Het meest bedroevend is echter dat Tilroe, zodra ze haar bevlogen pleidooi voor een maatschappelijk relevante kunst concreet moet maken, vrijwel met lege handen staat: de kunstwerken die aan haar eisen voldoen, blijken op de vingers van één hand te tellen. Dat kan ook niet anders. Tilroe heeft zich met haar eisenpakket in een spagaat gemanoeuvreerd. Enerzijds moet de kunst, zoals gezegd, de uitdrukking vormen van een complexe individualiteit, en ziet Tilroe dus niets in kunstwerken die in de meest directe zin een sociale, politieke of economische context reflecteren. Anderzijds staat alle kunst die zich op een unieke, nadrukkelijk gecodeerde wijze tot die context verhoudt, op gespannen voet met Tilroes eis van algemene verstaanbaarheid, en wordt zij dus afgedaan als een “buiten de wereld staand” fenomeen. [14]

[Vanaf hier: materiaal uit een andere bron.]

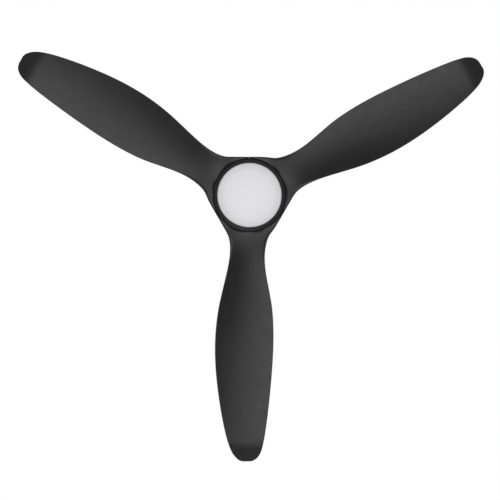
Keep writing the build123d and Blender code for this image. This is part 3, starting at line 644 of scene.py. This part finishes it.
def bezel_outline(angle):
    """The bezel's section. Its inner ledge is left out where the lugs pass it."""
    away = min(abs((angle - lug - GAP_TURN + 180) % 360 - 180) for lug in LUG_ANGLES)
    ledge = GAP_R if away < GAP_HALF else LEDGE_IN
    return rounded([
        (BEZEL_IN, BEZEL_TOP, 0.4), (BEZEL_R, BEZEL_TOP, 0.8), (BEZEL_R, BEZEL_EDGE, 1.2),
        (LIP_OUT, BEZEL_LOW, 0.5), (LIP_IN, LIP_LOW, 0.3), (LIP_IN, LEDGE_LOW, 0.2),
        (ledge, LEDGE_LOW, 0.2), (ledge, LEDGE_TOP, 0.2), (BEZEL_IN, LEDGE_TOP, 0.2)])


make_diffuser()
bezel = finish_mesh("bezel_ring", *turned(bezel_outline), materials["black_abs"],
                    "hanging", "black_abs")
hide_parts("light_bezel")


# ---- motor housing, rod cover and canopy --------------------------------------------

# Millimetres. Each shell's outline goes down its outside and back up its inside.
HOUSING_R, HOUSING_TOP, HOUSING_LOW, HOUSING_MOUTH = 93.0, -165.0, -236.0, 67.0
HOUSING_IN, ROOF_LOW = 91.2, -166.8
CROWN_R, CROWN_IN, SHOULDER, SHOULDER_IN = 86.0, 84.8, -185.0, -185.5
GROOVE_R, GROOVE_TOP, GROOVE_LOW, GROOVE_SLANT = 92.5, -233.4, -234.8, 0.5
CANOPY_R, CANOPY_TOP, CANOPY_LOW, CANOPY_MOUTH = 75.0, -0.5, -68.0, 26.0
CANOPY_IN, CANOPY_FLOOR = 73.2, -66.2
BELL_R = (10.0, 21.5, 28.5, 33.0, 39.0, 45.5)
BELL_Z = (-112, -115.5, -126, -142, -156, -162.8)
BELL_WALL, BELL_MOUTH, BELL_LOW, BELL_STEPS = 1.26, 11.6, -162.7, 60

housing = lathe("housing_shell", rounded([
    (HOUSING_MOUTH, HOUSING_TOP, 0.4), (CROWN_R, HOUSING_TOP, 9.0), (HOUSING_R, SHOULDER, 12.0),
    (HOUSING_R, GROOVE_TOP, 0.4), (GROOVE_R, GROOVE_TOP - GROOVE_SLANT, 0.3),
    (GROOVE_R, GROOVE_LOW + GROOVE_SLANT, 0.3), (HOUSING_R, GROOVE_LOW, 0.3),
    (HOUSING_R, HOUSING_LOW, 0.6), (HOUSING_IN, HOUSING_LOW, 0.4),
    (HOUSING_IN, SHOULDER_IN, 11.0), (CROWN_IN, ROOF_LOW, 8.0), (HOUSING_MOUTH, ROOF_LOW, 0.4)],
    steps=12), materials["black_paint"], "hanging", "black_paint")
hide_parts("motor_housing")

canopy = lathe("canopy_shell", rounded([
    (CANOPY_R, CANOPY_TOP, 0.5), (CANOPY_R, CANOPY_LOW, 22.0), (CANOPY_MOUTH, CANOPY_LOW, 0.8),
    (CANOPY_MOUTH, CANOPY_FLOOR, 0.5), (CANOPY_IN, CANOPY_FLOOR, 20.2),
    (CANOPY_IN, CANOPY_TOP, 0.5)], steps=20),
    materials["black_paint"], "ceiling", "black_paint")
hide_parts("canopy")

bell_r, bell_z = smooth_curve(range(len(BELL_R)), BELL_R), smooth_curve(range(len(BELL_Z)), BELL_Z)
bell = [(float(bell_r(s)), float(bell_z(s))) for s in np.linspace(0, len(BELL_R) - 1, BELL_STEPS)]
bell_outside = [(r, z) for r, z in bell if r > BELL_MOUTH]
bell_inside = [(r - BELL_WALL, max(z - BELL_WALL, BELL_LOW)) for r, z in reversed(bell_outside)]
cover = lathe("rod_cover_bell", bell_outside + bell_inside, materials["black_paint"],
              "rod_cover", "black_paint", sharp=60)
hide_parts("coupling_cover")


# ---- camera, light and floor --------------------------------------------------------

BLADE_PLANE = -0.258            # metres, as all the numbers from here on
VIEW_WIDTH = 1.2355             # what the camera sees of the blade plane
VIEW_CENTRE = (-0.0012, -0.1352)
DISTANCE = 8.0
SENSOR = 36.0                   # millimetres
FLOOR_Z = BLADE_PLANE - DISTANCE - 1.0
FLOOR_R = 3
UNDER_LIGHT = {"place": (0.0, 0.0, FLOOR_Z + 0.05), "target": (0.0, 0.0, 0.0),
               "size": 5.6, "power": 102.0}
LOW_FILL = {"place": (1.0, -3.2, -1.6), "target": (0.0, 0.0, -0.25), "size": 2.4, "power": 10.0}
# How bright the world shines, from straight below (0) to straight above (1).
WORLD_STRENGTH = 1.15
WORLD_STOPS = ((0.0, 1.25), (0.067, 1.15), (0.146, 0.75), (0.213, 0.34), (0.29, 0.11),
               (0.42, 0.1), (0.5, 0.3), (1.0, 0.9))


def make_camera():
    """A long lens below the fan that looks straight up."""
    data = bpy.data.cameras.new("camera")
    data.sensor_width = SENSOR
    data.lens = SENSOR * DISTANCE / VIEW_WIDTH
    data.clip_end = 100.0
    camera = bpy.data.objects.new("camera", data)
    camera.location = (*VIEW_CENTRE, BLADE_PLANE - DISTANCE)
    camera.rotation_euler = (0.0, math.pi, 0.0)
    bpy.context.collection.objects.link(camera)
    bpy.context.scene.camera = camera


def soft_light(name, place, target, size, power):
    """A round soft light that faces its target and isn't seen itself."""
    data = bpy.data.lights.new(name, "AREA")
    data.shape = "DISK"
    data.size = size
    data.energy = power
    light = bpy.data.objects.new(name, data)
    light.location = place
    aim = Vector(target) - Vector(place)
    light.rotation_euler = aim.to_track_quat("-Z", "Y").to_euler()
    light.visible_camera = False
    bpy.context.collection.objects.link(light)


def make_floor():
    """A round pale floor below the camera."""
    verts = [(FLOOR_R * math.cos(a), FLOOR_R * math.sin(a), FLOOR_Z)
             for a in np.linspace(0, 2 * math.pi, 96, endpoint=False)]
    mesh = bpy.data.meshes.new("floor")
    mesh.from_pydata(verts, [], [tuple(range(len(verts)))])
    paint = Paint("floor_paint")
    paint.color(paint.noise(2.0), [(0.3, grey(0.78)), (0.7, grey(0.82))])
    paint.roughness(paint.noise(5.0), 0.8, 0.9)
    mesh.materials.append(paint.material)
    floor = bpy.data.objects.new("floor", mesh)
    bpy.context.collection.objects.link(floor)


def make_world():
    """White to look at. As a light it is brightest straight below and above."""
    world = bpy.data.worlds.new("studio")
    bpy.context.scene.world = world
    world.use_nodes = True
    tree = world.node_tree
    tree.nodes.clear()
    kinds = ("TexCoord", "SeparateXYZ", "MapRange", "ValToRGB", "LightPath", "Background",
             "Background", "MixShader", "OutputWorld")
    place, split, height, ramp, rays, seen, shining, mix, out = (
        tree.nodes.new("ShaderNode" + kind) for kind in kinds)
    height.inputs["From Min"].default_value = -1.0
    fill_ramp(ramp, [(spot, (value, value, value)) for spot, value in WORLD_STOPS])
    seen.inputs["Color"].default_value = (1.0, 1.0, 1.0, 1.0)
    seen.inputs["Strength"].default_value = 1.0
    shining.inputs["Strength"].default_value = WORLD_STRENGTH
    for start, end in (
            (place.outputs["Generated"], split.inputs[0]),
            (split.outputs["Z"], height.inputs["Value"]),
            (height.outputs["Result"], ramp.inputs["Fac"]),
            (ramp.outputs["Color"], shining.inputs["Color"]),
            (rays.outputs["Is Camera Ray"], mix.inputs["Fac"]),
            (shining.outputs["Background"], mix.inputs[1]),
            (seen.outputs["Background"], mix.inputs[2]),
            (mix.outputs["Shader"], out.inputs["Surface"])):
        tree.links.new(start, end)


make_camera()
soft_light("under_light", **UNDER_LIGHT)
soft_light("low_fill", **LOW_FILL)
make_floor()
make_world()
bpy.context.scene.view_settings.view_transform = "Standard"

Tilroe forceert telkens weer dezelfde oneigenlijke tegenstelling: ofwel is de kunst autonoom – een formeel-esthetisch systeem, en dus een navelstaarderige en wereldvreemde bedoening – ofwel verhoudt zij zich expliciet tot een culturele, sociale en politieke realiteit (volgens Tilroe momenteel de enige zinvolle houding). Deze zelfgecreëerde oppositie tussen inhoudsloze, zelfreferentiële vorm en betekenisvolle inhoud heeft haar zozeer in de greep dat zij blind is voor alle kunst die engagement niet reduceert tot een ingesleten tekenwaarde, maar zich kenmerkt door complexiteit, ambivalentie en paradox. Dat blijkt bijvoorbeeld wanneer zij het werk van Bernd en Hilla Becher categorisch als obsessief formalisme afserveert. Maar ook onder de jongere generatie zijn er tal van kunstenaars die een zeer geavanceerde omgang met het beeld ontwikkelen en zich niet laten vatten in simplificerende opposities tussen ethiek en esthetiek. Neem – om ons tot Nederland te beperken – bijvoorbeeld Fiona Tan of De Rijke/De Rooij. Tilroe merkt hen niet op. Haar panoramische blik beneemt haar niet alleen elk zicht op fundamentele problemen, maar ook op betekenisvolle kunst die onder haar ogen tot stand komt.

 

Noten

[1] Anna Tilroe, Kunst = context, in: Rutger Wolfson (red.), Kunst in crisis, Amsterdam, Prometheus, 2003, pp. 45-51.

[2] Ibid., p. 50.

[3] Anna Tilroe, Het blinkende stof. Op zoek naar een nieuw visioen, Amsterdam, Querido, 2002.

[4] Anna Tilroe, Ongedisciplineerdheid en vitaliteit, in: Metropolis M 15, 1994, nr. 5, p. 11.

[5] Tilroe, op. cit. (noot 3), pp. 220-221.

[6] Anna Tilroe, De elite heeft er zelf om gevraagd, in: NRC Handelsblad, 25 november 1997.

[7] Anna Tilroe, De taal als een hamer. Hoe ziek is de kunstkritiek?, in: Museumjournaal 33, 1988, nr. 3, p. 163.

[8] De Humanist, juli 1992, p. 12.

[9] Ibid.

[10] Jules Dister, Peter Wehrens, Anna Tilroe, in: Het Bassin 1, 1986, nr. 5, p. 4.

[11] Tilroe, op. cit. (noot 3), p. 100.

[12] Ibid., p. 218.

[13] Ibid., p. 220. Gerefereerd wordt aan: Camiel van Winkel, Het dwangbeeld van een puur idee, in: Suzanna Héman e.a. (red.), Conceptuele kunst in Nederland en België 1965-1975, Amsterdam, Stedelijk Museum, 2002, pp. 28-47.

[14] Tilroe, op. cit. (noot 1), p. 50.